Despite the distractions of running a successful business, Amelia can often be spotted scouring the seashore around her home on the south Cornish coast. She is searching for sea glass, small fragments of tumbled glass which wash up on our beaches, just as it does all around the world. Amelia uses these accidental treasures in her jewellery range, designing rings, bracelets and necklaces which are inspired by the ocean - and literally shaped by it.

Sea glass is a result of marine littering; it starts life as glass bottles or jars which end up in the ocean, only to be broken up, tossed and tumbled, smoothed and frosted – gradually becoming something which is ironically very beautiful. After seven to ten years of being shaped by the ocean, the jewel-like sea glass is in its optimum state and is collected from beaches all over the world, including in Cornwall where Amelia searches the shorelines. To keep up with demand she also uses cultured glass, which has been artificially put through the same process.

Amelia saw a marked increase in sales and interest during 2020. She puts the remarkable growth of her fledgling business down to a yearning for the coast during that difficult time. “I received a lot of comments during lockdown about how my work reminded people of special places by the coast, places they wished they could visit,” explains Amelia. “Lots of us have memories of finding sea glass on beaches – it’s those simple, nostalgic pleasures that we all crave during troubled times.”

On the back of this success, Amelia has now turned her attention to a more pressing aspect of coastal litter and one which is having a devastating impact on marine life – that of ghost fishing nets. “Ghost nets are fishing nets that have been abandoned in the ocean and then wash up along the coastline or sink to the ocean floor,” explains Amelia. These discarded nets, lines and other fishing industry kit becomes known as ‘ghost gear’ because of its ability to continue killing wildlife long after the boats have left it behind. Every year tens of thousands of seals and whales, dolphins and porpoises are killed by lost fishing gear, along with sea birds, turtles and sharks.

It’s a global problem from which Cornwall is not immune. One organisation which is leading the way in cleaning our coastline of discarded nets and other plastics is Clean Ocean Sailing. Based in Gweek and run by Steve Green and Monika Hertlová, the operation centres around a 112-year-old sailing boat called Annette, which they use to actively clean along Cornish and Isles of Scilly coastlines, including some of the most hard-to-reach beaches and bays. Some of the general marine plastic collected by Clean Ocean Sailing goes to companies like muggi (page 146), which manufactures it into durable plastic trays that are sold to a variety of end-users all over the world.
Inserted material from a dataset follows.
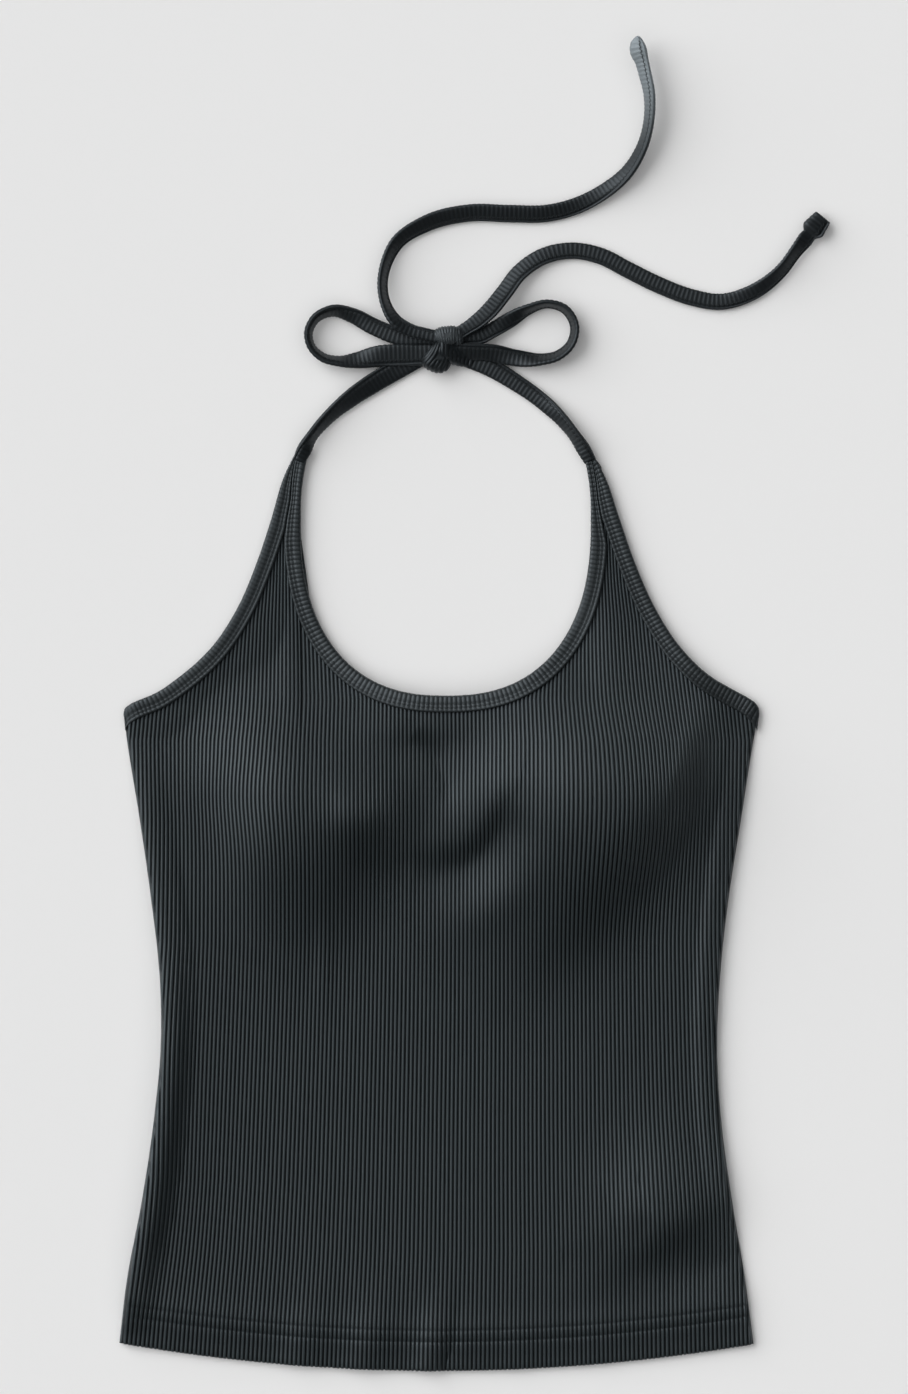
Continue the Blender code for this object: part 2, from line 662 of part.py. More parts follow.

Meanwhile Amelia takes as much of the recovered fishing net as she can handle, cleans it using ocean-friendly products, and transforms it into her new range of Ghost Net Bracelets.

Each of these unique bracelets, which come in a variety of colours and sizes, is accompanied by a card explaining the process and a little map of Cornwall identifying where the specific net was recovered from. £2 from each bracelet is donated back to Clean Ocean Sailing to help fund their vital work. It’s a cause which is close to Amelia’s heart. As she says: “In my work and travels all around the world, I’ve witnessed the sad impact of marine littering. It’s a huge problem which at times can seem overwhelming, but it’s our collective responsibility to do what we can for future generations.” These efforts to repurpose sea glass, and to collect, clean and reuse ghost fishing nets may only be a drop in the ocean when it comes to freeing our coasts of the scourge of litter. However, Amelia hopes to highlight the plight of the marine environment in a creative way, and that by making beautiful, wearable pieces of jewellery Yemaya will spark conversations and get people actively involved in the clean-up. “If my jewellery inspires people to help with beach cleans – casual or organised – to support charities like Clean Ocean Sailing, and to think more carefully about their own use of plastics,” says Amelia, “I will have achieved my goal of having a positive impact on the state of our oceans.”